La rétroactivité générale n’est pas explicitement instaurée, mais dans les faits, l’ensemble du stock de données détenues entre dans le champ des nouvelles obligations. Le Québec s’aligne ainsi sur le RGPD et impose aux organisations une refonte profonde de leurs pratiques. Les analyses d’impact deviennent la règle pour tout traitement jugé sensible, qu’importe la date de collecte des informations.

Jeune femme consultante en tech utilisant une tablette dans un espace de coworking

Conséquences concrètes pour les entreprises et les citoyens face à la rétroactivité potentielle

La loi 25 ne tolère plus l’approximation. PME comme filiales de multinationales sont tenues de passer en revue l’ensemble de leurs processus de gestion des renseignements personnels. Cela implique la désignation d’un responsable de la protection des renseignements personnels, la tenue d’un registre des incidents de confidentialité et la mise en place d’un programme de gouvernance de l’information. Ces mesures s’appliquent aussi bien aux données fraîchement recueillies qu’à celles stockées depuis des années, ce qui complique sérieusement la tâche de mise en conformité.

Les grandes entreprises peuvent compter sur des équipes spécialisées et sur des outils comme Boréalis pour piloter cette transformation. À l’inverse, de nombreuses PME avancent à petits pas : selon PwC Canada, seules 35 % estiment être en mesure de respecter les nouvelles exigences de la loi 25. La Commission d’accès à l’information ne fait pas de distinction. Les sanctions, parfois vertigineuses, sont déjà tombées ailleurs : Meta, Facebook, Google ou Amazon ont payé le prix fort pour des manquements à des règles similaires.

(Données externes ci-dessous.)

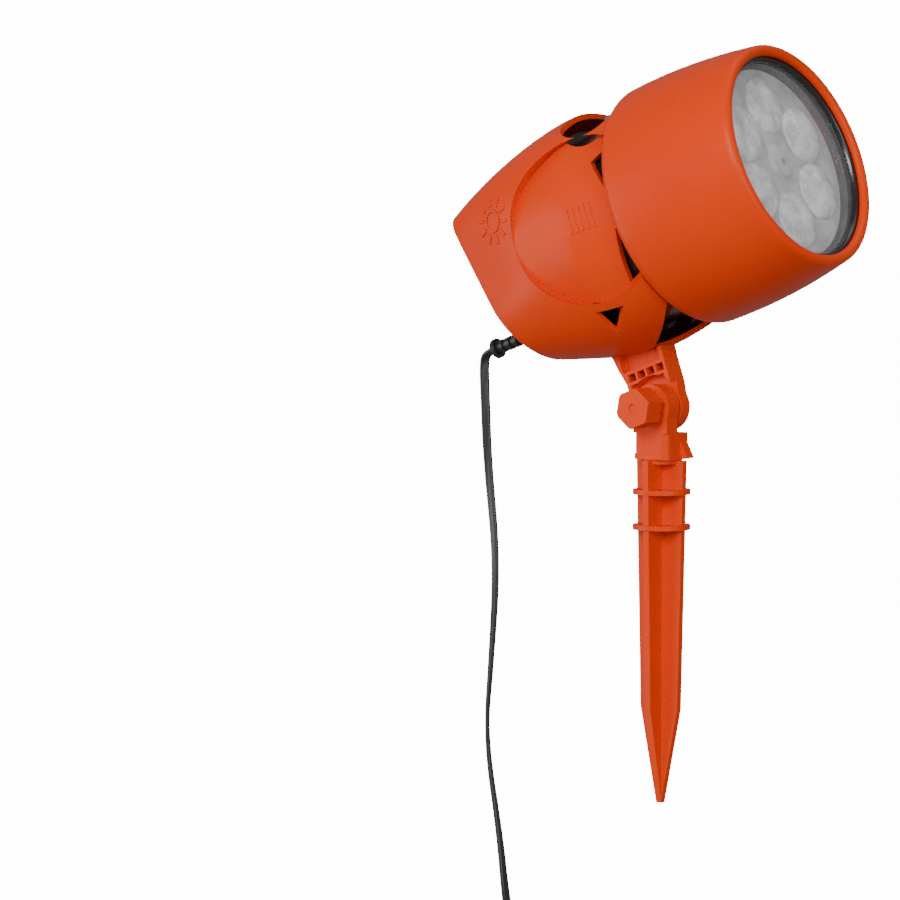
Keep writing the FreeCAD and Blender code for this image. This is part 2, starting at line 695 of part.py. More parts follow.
def make_driver():
    board = box("driver", (d.driver_long, d.driver_wide, d.board_thick),
                (-d.driver_back, -d.driver_wide / 2, d.driver_up))
    finished(group("driver_set", [board]), "driver_board", HEAD)
    top = d.driver_up + d.board_thick
    back = -d.driver_back
    parts = [
        rod("capacitor", CAPACITOR_RADIUS, CAPACITOR_HIGH, (back + 7, -14, top)),
        box("transformer", TRANSFORMER_SIZE, (back + 6, 0, top)),
        box("chip", CHIP_SIZE, (back + 14, -8, top)),
    ]
    finished(group("driver_parts_set", parts), "driver_parts", HEAD)


# ---------------------------------------------------------------- neck bracket and hinge

# the neck bracket's side outline and its moulded recesses, from the hinge's centre as (ahead, above)
NECK_OUTLINE = [(-11.6, 8), (-11.8, 14), (-14, 21), (-16.5, 32), (12, 32), (11, 20), (11, 8), (9.8, 0),
                (5, -6)]
NECK_POCKETS = [(-10, 14.4), (-4.8, 14.4), (0.4, 14.4), (5.6, 14.4)]
NECK_POCKET_SIZE = (4, 3.4)
NECK_RECESSES = [((-9.8, 8), (18.6, 5)), ((-12, 19.2), (21, 12))]
RECESS_DEPTH = 3


def make_neck():
    behind = -d.hinge_behind_rim
    below = -d.hinge_below_axis
    width = d.neck_near + d.neck_far
    body = doc.addObject("PartDesign::Body", "neck")
    padded(body, "neck_block", "XZ_Plane", [(behind + ahead, below + above)
                                            for ahead, above in NECK_OUTLINE], width)
    body.Placement.Base = point(0, (d.neck_far - d.neck_near) / 2, 0)
    eye = rod("neck_eye", d.eye_radius, d.neck_far - d.side_gap,
              (HINGE_HEAD[0], d.side_gap, HINGE_HEAD[2]), ALONG_Y)
    room = rod("neck_room", d.spring_gap, d.cheek_half + d.side_gap + 1,
               (HINGE_HEAD[0], -d.cheek_half - 1, HINGE_HEAD[2]), ALONG_Y)
    bore = rod("neck_bore", d.bolt_radius, d.through, (HINGE_HEAD[0], -d.through / 2, HINGE_HEAD[2]),
               ALONG_Y)
    long, high = NECK_POCKET_SIZE
    tools = [box("neck_pocket_%d" % index, (long, width - d.neck_floor, high),
                 (behind + ahead, -d.neck_near, below + above))
             for index, (ahead, above) in enumerate(NECK_POCKETS)]
    tools += [box("neck_recess_%d" % index, (size[0], RECESS_DEPTH, size[1]),
                  (behind + ahead, -d.neck_near, below + above))
              for index, ((ahead, above), size) in enumerate(NECK_RECESSES)]
    eye_and_block = fuse("neck_joined", [body, eye])
    skin = feature("neck_skin", shell_outer())
    rough = cut("neck_rough", eye_and_block, fuse("neck_cuts", [room, bore] + tools))
    finished(cut("neck_cut", rough, skin), "neck_bracket", HEAD)


def hinge_rod(name, radius, start, length):
    return rod(name, radius, length, (HINGE_HEAD[0], start, HINGE_HEAD[2]), ALONG_Y)


def hexagon(name, across, start, length):
    item = doc.addObject("Part::Prism", name)
    item.Polygon = 6
    bind(item, "Circumradius", across)
    bind(item, "Height", length)
    move_to(item, (HINGE_HEAD[0], start, HINGE_HEAD[2]), ALONG_Y)
    return item


def make_hinge():
    knob_inner = -d.cheek_half - d.side_gap
    shank_outer = knob_inner - d.shank_long
    knob_outer = shank_outer - d.knob_long
    bolt_end = shank_outer - d.knob_long * 0.6
    bolt = hinge_rod("bolt_shank", d.bolt_radius, bolt_end, d.neck_far - bolt_end)
    head = hexagon("bolt_hex", d.bolt_head, d.neck_far, d.bolt_head_high)
    finished(fuse("bolt", [bolt, head]), "hinge_bolt", HEAD)

    washer = rod("washer_disc", d.stake_eye - 0.5, d.washer_thick, (0, -d.washer_thick, d.hinge_height),
                 ALONG_Y)
    hole = rod("washer_hole", d.bolt_radius + d.bolt_fit, 4, (0, -2, d.hinge_height), ALONG_Y)
    finished(cut("washer", washer, hole), "hinge_washer")

    insert_start = bolt_end
    pocket = hexagon("knob_pocket", d.insert_across, insert_start, d.insert_long)
    bore = hinge_rod("knob_bore", d.bolt_radius + d.bolt_fit, bolt_end - 0.5, 60)
    block = hexagon("knob_hex", d.knob_across, knob_outer, d.knob_long)
    dome = doc.addObject("Part::Sphere", "knob_dome")
    bind(dome, "Radius", d.dome_radius)
    move_to(dome, (HINGE_HEAD[0], knob_outer + d.dome_back, HINGE_HEAD[2]))
    shank = hinge_rod("knob_shank", d.shank_radius, shank_outer, d.shank_long)
    dimple = hinge_rod("knob_dimple", d.dimple_radius, knob_outer - 3, d.dimple_depth + 3)
    rounded = common("knob_rounded", [block, dome])
    solid = fuse("knob_solid", [rounded, shank])
    finished(cut("knob", solid, fuse("knob_cuts", [pocket, bore, dimple])), "tension_knob", HEAD)
    nut = hexagon("insert_hex", d.insert_across, insert_start, d.insert_long)
    thread = hinge_rod("insert_bore", d.bolt_radius + d.bolt_fit, insert_start - 1, d.insert_long + 2)
    finished(cut("insert", nut, thread), "knob_insert", HEAD)


# ---------------------------------------------------------------- stake

def make_stake_head():
    half = d.block_half
    block = rounded_block("block", (2 * half, 2 * half, d.block_top - d.block_bottom),
                          (-half, -half, d.block_bottom), d.block_round)
    lip = rounded_block("lip", (2 * d.lip_half, 2 * d.lip_half, d.lip_high),
                        (-d.lip_half, -d.lip_half, d.block_bottom), d.lip_round)
    thick = d.cheek_half - d.washer_thick
    cheek = box("cheek", (2 * d.block_half, thick, d.hinge_height - d.block_top),
                (-d.block_half, -d.cheek_half, d.block_top))
    eye = rod("stake_eye", d.stake_eye, thick, (0, -d.cheek_half, d.hinge_height), ALONG_Y)
    bore = rod("stake_bore", d.bolt_radius + d.bolt_fit, d.through, (0, -d.through / 2, d.hinge_height),
               ALONG_Y)
    socket = rod("stake_socket", d.spigot_radius, d.spigot_top - d.block_bottom, (0, 0, d.block_bottom))
    barb = doc.addObject("PartDesign::Body", "barb")
    padded(barb, "barb_pad", "XZ_Plane", [
        (d.lip_half - d.barb_sink, d.block_bottom + d.barb_sink),
        (d.lip_half - d.barb_sink, d.block_bottom + d.barb_high),
        (d.lip_half + d.barb_out, d.block_bottom + d.barb_sink),
    ], d.barb_wide)
    barb.Placement.Base = point(0, d.barb_aside, 0)
    solid = fuse("stake_head_solid", [block, lip, cheek, eye, barb])
    finished(cut("stake_head_cut", solid, fuse("stake_head_cuts", [bore, socket])), "stake_head")


def make_stake():
    body = doc.addObject("PartDesign::Body", "stake")
    blade = [
        (-d.fin_top_half, d.fin_top),
        (-d.fin_low_half, d.fin_low),
        (-d.tip_half, d.tip_depth),
        (d.tip_half, d.tip_depth),
        (d.fin_low_half, d.fin_low),
        (d.fin_top_half, d.fin_top),
    ]
    padded(body, "side_blade", "XZ_Plane", blade, d.fin_width)
    padded(body, "front_blade", "YZ_Plane", blade, d.fin_width)
    discs = [rod("collar_%d" % index, d.collar_radius, d.collar_thick, (0, 0, d.collar_pitch * index))
             for index in range(2)]
    cap = rod("stake_cap", d.block_half, 2, (0, 0, d.block_bottom - 2))
    spigot = rod("spigot", d.spigot_radius, d.spigot_top - d.block_bottom, (0, 0, d.block_bottom))
    finished(fuse("stake_solid", [body, cap, spigot] + discs), "ground_stake")


# ---------------------------------------------------------------- lead, coil and plug

def in_world(along, up):
    """A point of the head's middle plane, in the part's own frame."""
    return HEAD.multVec(point(along, 0, up))


def make_relief():
    visible = d.relief_end - d.relief_flange_long
    body = rod("relief_body", d.relief_radius, visible - d.relief_start,
               (-visible, 0, -d.relief_down), ALONG_X)
    flange = rod("relief_flange", d.relief_flange, d.relief_flange_long,
                 (-d.relief_end, 0, -d.relief_down), ALONG_X)
    finished(fuse("relief", [body, flange]), "strain_relief", HEAD)


def rounded_route(route):
    """Straight runs joined by tangent arcs; each arc is as large as its two runs allow."""
    edges = []
    start = route[0]
    for before, corner, after in zip(route, route[1:], route[2:]):
        inward = (before - corner).normalize()
        outward = (after - corner).normalize()
        half_turn = (math.pi - inward.getAngle(outward)) / 2
        shorter = min((before - corner).Length, (after - corner).Length)
        reach = 0.45 * shorter
        radius = reach / math.tan(half_turn)
        print("cord bend radius %.1f mm, turn %.0f degrees" % (radius, math.degrees(2 * half_turn)))
        first = corner + inward * reach
        last = corner + outward * reach
        centre_way = (inward + outward).normalize()
        centre = corner + centre_way * (radius / math.cos(half_turn))
        middle = centre - centre_way * radius
        edges.append(Part.LineSegment(start, first).toShape())
        edges.append(Part.Arc(first, middle, last).toShape())
        start = last
    edges.append(Part.LineSegment(start, route[-1]).toShape())
    return Part.Wire(edges)


def make_lead():
    exit_point = in_world(-d.relief_end, -d.relief_down)
    way_out = in_world(-d.relief_end - 1, -d.relief_down) - exit_point
    bend = FreeCAD.Vector(way_out.x * 0.62, 0, -0.82)
    route = [exit_point, exit_point + way_out * 4.4, exit_point + way_out * 4.4 + bend * 4.4]
    route += [FreeCAD.Vector(*spot) for spot in LEAD_ROUTE]
    path = rounded_route(route)
    radius = float(d.cord_radius)
    circle = Part.Wire(Part.makeCircle(radius, exit_point, way_out))
    tube = path.makePipeShell([circle], True, True)
    expected = math.pi * radius * radius * path.Length
    print("cord tube volume / expected %.4f, length %.1f mm" % (tube.Volume / expected, path.Length))
    finished(feature("lead", tube), "cord_lead")


def coil_height():
    """The middle height of the coil, whose tie rests on the floor."""
    return d.floor_height + d.tie_wall + d.coil_half


def tail_placement():
    """The frame of the lead's tail and its plug: X points along them, away from the coil."""
    turn = FreeCAD.Rotation(FreeCAD.Vector(0, 0, 1), float(d.tail_turn))
    return FreeCAD.Placement(point(d.coil_x + d.tail_radius, 0, 0), turn)


def make_coil():
    half = d.coil_half
    bevel = d.coil_round
    corners = []
    for across, up in ((1, 1), (-1, 1), (-1, -1), (1, -1)):
        first = (d.coil_radius + across * half, up * (half - bevel))
        second = (d.coil_radius + across * (half - bevel), up * half)
        corners += [first, second] if across * up == 1 else [second, first]
    ring = turned("ring_turned", corners, "V_Axis")
    move_to(ring, (d.coil_x, 0, coil_height()))
    tail = rod("tail", d.cord_radius, d.tail_long, (0, 0, d.floor_height + d.plug_high / 2), ALONG_X)
    tail.Placement = tail_placement().multiply(tail.Placement)
    finished(fuse("coil", [ring, group("tail_set", [tail])]), "cord_coil")
    long = d.tie_long
    outer = 2 * (half + d.tie_wall)
    band = box("tie_band", (long, outer, outer),
               (d.coil_x - long / 2, d.coil_radius - outer / 2, coil_height() - outer / 2))
    hole = box("tie_hole", (long, 2 * half, 2 * half),
               (d.coil_x - long / 2, d.coil_radius - half, coil_height() - half))
    finished(cut("tie", band, hole), "cord_tie")


def make_plug():
    body = rounded_block("plug_block", (d.plug_long, d.plug_wide, d.plug_high),
                         (d.tail_long, -d.plug_wide / 2, d.floor_height), d.plug_round)
    finished(group("plug", [body]), "plug_body", tail_placement())
    blades = []
    for index, hand in enumerate((-1, 1)):
        across = d.blade_gap / 2 * hand - d.blade_thick / 2
        blades.append(box("blade_%d" % index, (d.blade_long, d.blade_thick, d.blade_high),
                          (d.tail_long + d.plug_long, across,
                           d.floor_height + d.plug_high / 2 - d.blade_high / 2)))
    finished(group("blades", blades), "plug_blades", tail_placement())


# the lead's way down from its strain relief to the coil, in the part's own frame
LEAD_ROUTE = [
    (-98.8, 0, 56), (-97.4, 0, 26), (-91.8, 0, -20), (-95.2, 0, -66), (-98.6, 0, -101),
    (-90.2, 0, -145), (-85.5, -2, -170), (-84.3, -0.5, -183), (-82.7, 4.5, -193),
    (-78.8, 13.75, -197.3),
]

make_front_hood()
make_glazing()
make_rear_shell()
make_barrel()
make_gate()
make_slide()
make_projection_optics()
make_spinning_lens()
make_motor()
make_light_engine()
make_driver()
make_neck()
make_hinge()
make_stake_head()
make_stake()
make_relief()
make_lead()
make_coil()
make_plug()

doc.recompute()
faults = [item.Name for item in doc.Objects if "Invalid" in item.State or "Error" in item.State]
faults += [item.Label for item in nodes if item.Shape.isNull() or not item.Shape.isValid()]
if faults:
    raise RuntimeError("these objects failed: " + ", ".join(faults))
for item in nodes:
    item.Shape.exportStep("parts/%s.step" % item.Label)
    room = item.Shape.BoundBox
    print("%-18s solids %d volume %9.1f  X %7.1f %7.1f  Y %7.1f %7.1f  Z %7.1f %7.1f" % (
        item.Label, len(item.Shape.Solids), item.Shape.Volume, room.XMin, room.XMax,
        room.YMin, room.YMax, room.ZMin, room.ZMax))
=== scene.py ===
import bmesh
import bpy
import json
from math import cos, pi, radians, sin, sqrt
from mathutils import Matrix, Vector
from mathutils.bvhtree import BVHTree


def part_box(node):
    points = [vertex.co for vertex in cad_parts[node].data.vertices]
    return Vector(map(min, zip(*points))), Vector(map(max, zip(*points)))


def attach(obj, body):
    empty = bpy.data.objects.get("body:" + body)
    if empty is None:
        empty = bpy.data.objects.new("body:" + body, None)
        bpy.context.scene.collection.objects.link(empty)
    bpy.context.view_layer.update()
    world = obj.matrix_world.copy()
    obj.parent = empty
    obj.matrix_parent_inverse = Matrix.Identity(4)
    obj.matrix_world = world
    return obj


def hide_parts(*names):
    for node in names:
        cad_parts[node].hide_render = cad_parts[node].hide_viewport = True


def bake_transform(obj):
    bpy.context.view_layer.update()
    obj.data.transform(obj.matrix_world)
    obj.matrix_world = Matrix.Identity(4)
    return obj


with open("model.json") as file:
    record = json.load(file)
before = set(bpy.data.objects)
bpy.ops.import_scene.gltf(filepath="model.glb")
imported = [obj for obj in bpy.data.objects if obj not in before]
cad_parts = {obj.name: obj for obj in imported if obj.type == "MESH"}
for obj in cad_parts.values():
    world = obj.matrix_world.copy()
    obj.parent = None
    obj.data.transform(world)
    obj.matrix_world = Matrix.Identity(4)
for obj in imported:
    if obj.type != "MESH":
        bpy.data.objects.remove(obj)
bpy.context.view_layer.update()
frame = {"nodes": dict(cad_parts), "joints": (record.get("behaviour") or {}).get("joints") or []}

# ---------------------------------------------------------------- camera, light and ground
# The lamp is seen from the tension knob's side, a little in front of it and just above the ground
# line, through a long lens. The floor lies under the coiled rest of the lead.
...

Pour les citoyens, la donne a changé. Le droit à la portabilité et le droit à l’oubli s’exercent désormais sur tous les jeux de données, quelle que soit leur ancienneté. Les demandes d’accès, de correction ou de retrait du consentement se multiplient, obligeant les organisations à revoir de fond en comble leurs politiques, leurs systèmes et même leur culture interne. Les effets de cette rétroactivité s’installent durablement : la vigilance devient incontournable sur toute la chaîne de gestion de l’information.

Désormais, chaque donnée, où qu’elle dorme dans les serveurs, peut devenir le point de départ d’un nouveau rapport de force. La Loi 25, loin de n’être qu’un texte de plus, redistribue les cartes dans un jeu où la mémoire numérique n’oublie rien… sauf quand la loi l’ordonne.